**WHAT IS EXPECTED**
From the line with "Model this object" to the line with "SHAFT_CLEARANCE = 0.05", both lines included, set down exactly those lines, please, and no others.

**RECORD EXTRACTS**
────────────────────

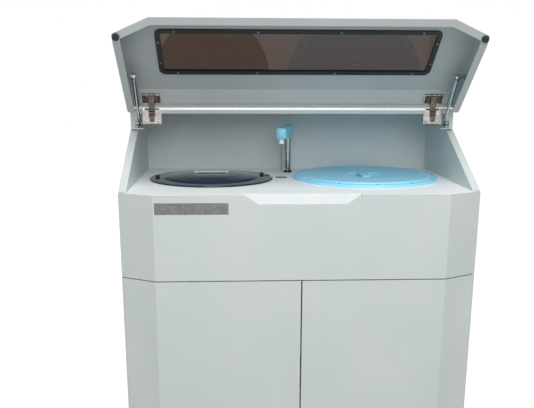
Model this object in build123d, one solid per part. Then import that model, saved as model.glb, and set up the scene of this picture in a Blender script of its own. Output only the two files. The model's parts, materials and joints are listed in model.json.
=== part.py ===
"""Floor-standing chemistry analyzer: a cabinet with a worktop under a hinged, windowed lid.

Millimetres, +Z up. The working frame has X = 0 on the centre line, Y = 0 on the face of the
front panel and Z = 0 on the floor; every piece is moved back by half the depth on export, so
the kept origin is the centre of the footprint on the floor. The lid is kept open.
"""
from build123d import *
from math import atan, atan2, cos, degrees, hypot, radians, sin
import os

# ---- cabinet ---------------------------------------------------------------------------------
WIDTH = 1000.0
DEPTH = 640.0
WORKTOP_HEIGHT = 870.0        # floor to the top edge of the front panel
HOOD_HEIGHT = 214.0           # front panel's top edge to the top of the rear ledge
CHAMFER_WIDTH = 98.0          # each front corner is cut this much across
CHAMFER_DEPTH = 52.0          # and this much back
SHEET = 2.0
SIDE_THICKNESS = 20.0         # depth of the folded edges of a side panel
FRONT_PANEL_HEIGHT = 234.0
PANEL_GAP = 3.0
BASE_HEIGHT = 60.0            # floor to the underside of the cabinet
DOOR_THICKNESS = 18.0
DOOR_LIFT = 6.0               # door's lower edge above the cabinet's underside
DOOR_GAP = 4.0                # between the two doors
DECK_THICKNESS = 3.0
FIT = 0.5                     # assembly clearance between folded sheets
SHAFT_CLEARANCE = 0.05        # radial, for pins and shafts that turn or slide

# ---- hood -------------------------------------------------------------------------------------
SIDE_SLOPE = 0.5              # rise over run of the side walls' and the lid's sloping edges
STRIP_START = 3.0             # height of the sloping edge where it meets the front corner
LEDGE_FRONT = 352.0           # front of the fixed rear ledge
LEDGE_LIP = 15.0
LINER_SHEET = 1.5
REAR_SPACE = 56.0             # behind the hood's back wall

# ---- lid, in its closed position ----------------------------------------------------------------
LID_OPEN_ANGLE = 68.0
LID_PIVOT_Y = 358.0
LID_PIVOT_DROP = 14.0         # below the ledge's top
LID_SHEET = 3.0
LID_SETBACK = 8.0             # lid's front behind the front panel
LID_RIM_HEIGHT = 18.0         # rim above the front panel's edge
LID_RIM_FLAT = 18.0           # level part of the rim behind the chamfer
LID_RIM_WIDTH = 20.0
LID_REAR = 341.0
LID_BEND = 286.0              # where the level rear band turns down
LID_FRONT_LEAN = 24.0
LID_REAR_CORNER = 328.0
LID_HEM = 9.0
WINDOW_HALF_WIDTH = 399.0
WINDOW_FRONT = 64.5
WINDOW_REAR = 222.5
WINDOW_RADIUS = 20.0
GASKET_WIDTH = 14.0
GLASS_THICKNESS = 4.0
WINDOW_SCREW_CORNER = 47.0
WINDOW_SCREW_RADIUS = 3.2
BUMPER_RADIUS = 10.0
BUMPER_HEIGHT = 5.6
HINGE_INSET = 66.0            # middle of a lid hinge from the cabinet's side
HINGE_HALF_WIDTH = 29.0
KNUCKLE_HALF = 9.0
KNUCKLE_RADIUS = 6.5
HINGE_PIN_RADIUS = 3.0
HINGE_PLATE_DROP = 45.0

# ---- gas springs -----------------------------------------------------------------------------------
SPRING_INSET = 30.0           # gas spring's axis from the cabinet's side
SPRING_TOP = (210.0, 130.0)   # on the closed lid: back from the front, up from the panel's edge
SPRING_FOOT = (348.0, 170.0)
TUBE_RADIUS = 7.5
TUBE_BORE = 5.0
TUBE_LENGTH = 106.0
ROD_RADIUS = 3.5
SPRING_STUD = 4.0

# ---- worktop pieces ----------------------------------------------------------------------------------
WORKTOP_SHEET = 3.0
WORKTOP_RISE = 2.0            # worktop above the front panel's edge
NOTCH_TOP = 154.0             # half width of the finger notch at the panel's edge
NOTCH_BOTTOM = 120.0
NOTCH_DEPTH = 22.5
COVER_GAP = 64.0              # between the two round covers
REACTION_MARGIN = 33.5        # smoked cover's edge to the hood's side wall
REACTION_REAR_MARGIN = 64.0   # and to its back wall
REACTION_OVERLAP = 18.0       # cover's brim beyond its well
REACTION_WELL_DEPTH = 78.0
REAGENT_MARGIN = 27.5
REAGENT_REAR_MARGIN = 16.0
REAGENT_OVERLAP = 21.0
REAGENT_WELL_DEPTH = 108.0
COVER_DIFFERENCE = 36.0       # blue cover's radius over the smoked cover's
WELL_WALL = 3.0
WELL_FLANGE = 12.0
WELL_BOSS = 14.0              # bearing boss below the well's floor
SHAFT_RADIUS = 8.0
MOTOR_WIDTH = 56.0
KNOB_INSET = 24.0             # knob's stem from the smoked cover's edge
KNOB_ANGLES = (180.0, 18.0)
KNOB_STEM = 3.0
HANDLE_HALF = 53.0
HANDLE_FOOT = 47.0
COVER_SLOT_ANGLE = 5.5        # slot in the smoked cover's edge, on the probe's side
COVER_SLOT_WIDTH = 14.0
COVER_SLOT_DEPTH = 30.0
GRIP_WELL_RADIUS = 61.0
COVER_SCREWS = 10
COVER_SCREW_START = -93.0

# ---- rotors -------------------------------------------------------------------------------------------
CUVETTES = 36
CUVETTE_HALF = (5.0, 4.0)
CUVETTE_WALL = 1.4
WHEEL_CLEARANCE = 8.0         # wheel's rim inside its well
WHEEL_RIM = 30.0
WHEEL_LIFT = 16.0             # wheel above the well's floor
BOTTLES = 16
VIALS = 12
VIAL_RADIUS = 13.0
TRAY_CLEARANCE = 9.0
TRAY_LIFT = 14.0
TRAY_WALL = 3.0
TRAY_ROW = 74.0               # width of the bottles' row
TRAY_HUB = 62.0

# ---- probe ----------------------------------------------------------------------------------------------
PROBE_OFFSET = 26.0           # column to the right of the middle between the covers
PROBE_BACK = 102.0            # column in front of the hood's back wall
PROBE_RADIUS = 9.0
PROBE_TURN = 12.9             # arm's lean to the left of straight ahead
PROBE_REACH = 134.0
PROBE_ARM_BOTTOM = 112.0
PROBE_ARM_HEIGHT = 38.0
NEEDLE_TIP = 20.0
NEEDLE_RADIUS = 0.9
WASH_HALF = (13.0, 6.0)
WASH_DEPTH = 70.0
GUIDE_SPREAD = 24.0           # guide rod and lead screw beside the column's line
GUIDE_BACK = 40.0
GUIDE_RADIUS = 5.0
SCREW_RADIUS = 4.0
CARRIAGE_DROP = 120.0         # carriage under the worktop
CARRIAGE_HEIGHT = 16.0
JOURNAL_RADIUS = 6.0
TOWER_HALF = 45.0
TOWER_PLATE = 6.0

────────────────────

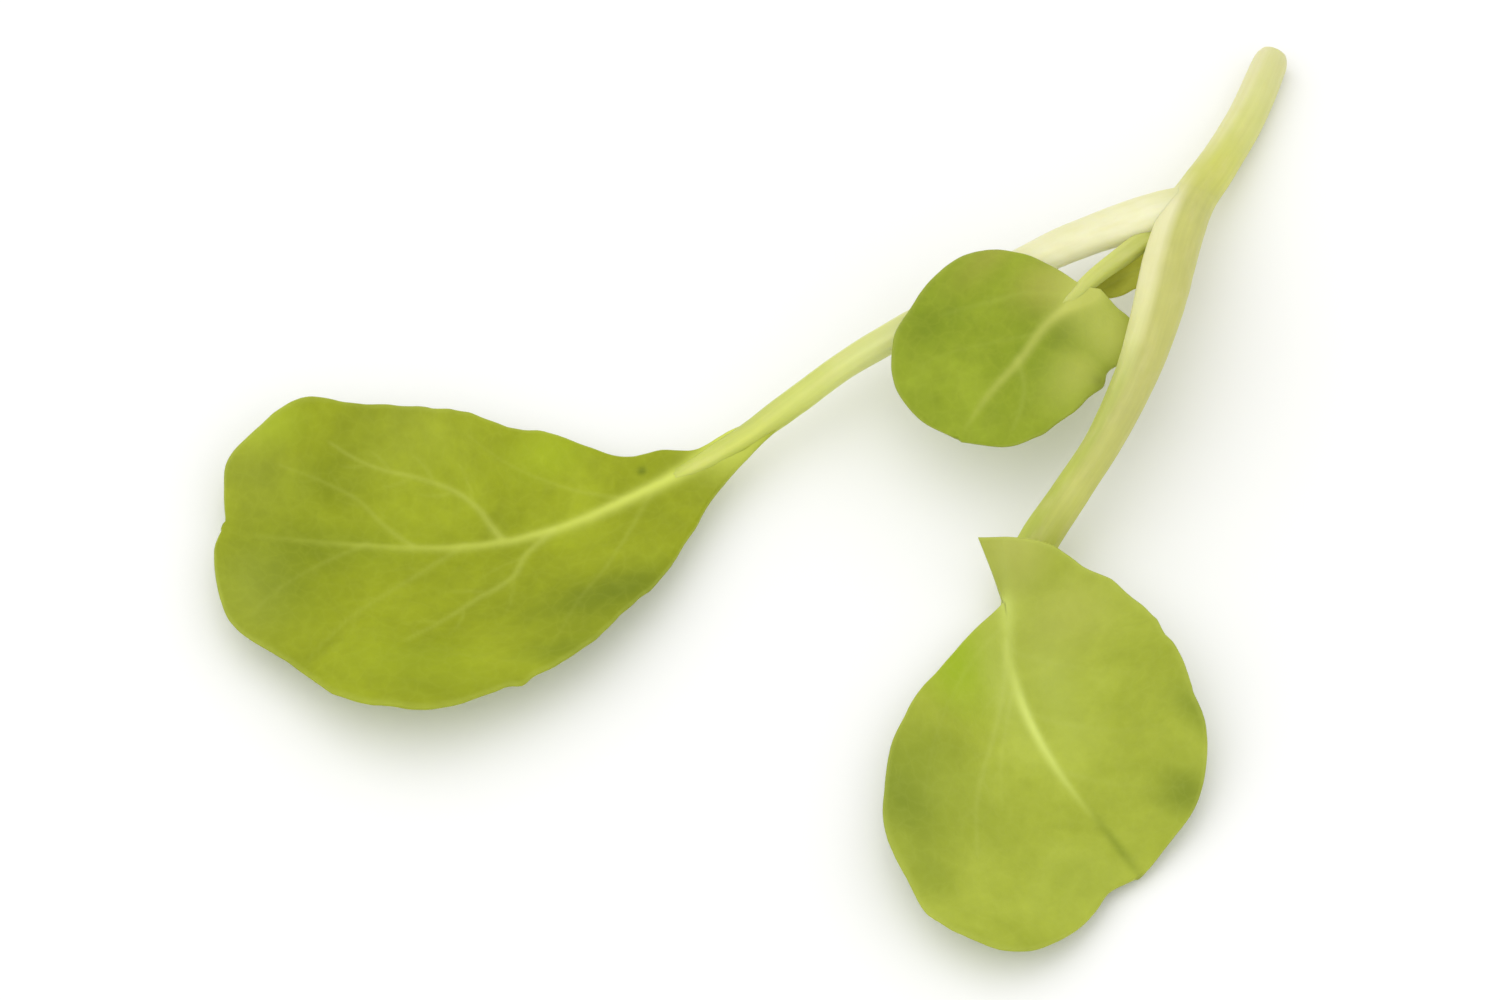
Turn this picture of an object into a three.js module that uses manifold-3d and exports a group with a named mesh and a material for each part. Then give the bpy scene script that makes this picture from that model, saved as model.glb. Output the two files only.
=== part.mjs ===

────────────────────

**RESPONSE**
Model this object in build123d, one solid per part. Then import that model, saved as model.glb, and set up the scene of this picture in a Blender script of its own. Output only the two files. The model's parts, materials and joints are listed in model.json.
=== part.py ===
"""Floor-standing chemistry analyzer: a cabinet with a worktop under a hinged, windowed lid.

Millimetres, +Z up. The working frame has X = 0 on the centre line, Y = 0 on the face of the
front panel and Z = 0 on the floor; every piece is moved back by half the depth on export, so
the kept origin is the centre of the footprint on the floor. The lid is kept open.
"""
from build123d import *
from math import atan, atan2, cos, degrees, hypot, radians, sin
import os

# ---- cabinet ---------------------------------------------------------------------------------
WIDTH = 1000.0
DEPTH = 640.0
WORKTOP_HEIGHT = 870.0        # floor to the top edge of the front panel
HOOD_HEIGHT = 214.0           # front panel's top edge to the top of the rear ledge
CHAMFER_WIDTH = 98.0          # each front corner is cut this much across
CHAMFER_DEPTH = 52.0          # and this much back
SHEET = 2.0
SIDE_THICKNESS = 20.0         # depth of the folded edges of a side panel
FRONT_PANEL_HEIGHT = 234.0
PANEL_GAP = 3.0
BASE_HEIGHT = 60.0            # floor to the underside of the cabinet
DOOR_THICKNESS = 18.0
DOOR_LIFT = 6.0               # door's lower edge above the cabinet's underside
DOOR_GAP = 4.0                # between the two doors
DECK_THICKNESS = 3.0
FIT = 0.5                     # assembly clearance between folded sheets
SHAFT_CLEARANCE = 0.05        # radial, for pins and shafts that turn or slide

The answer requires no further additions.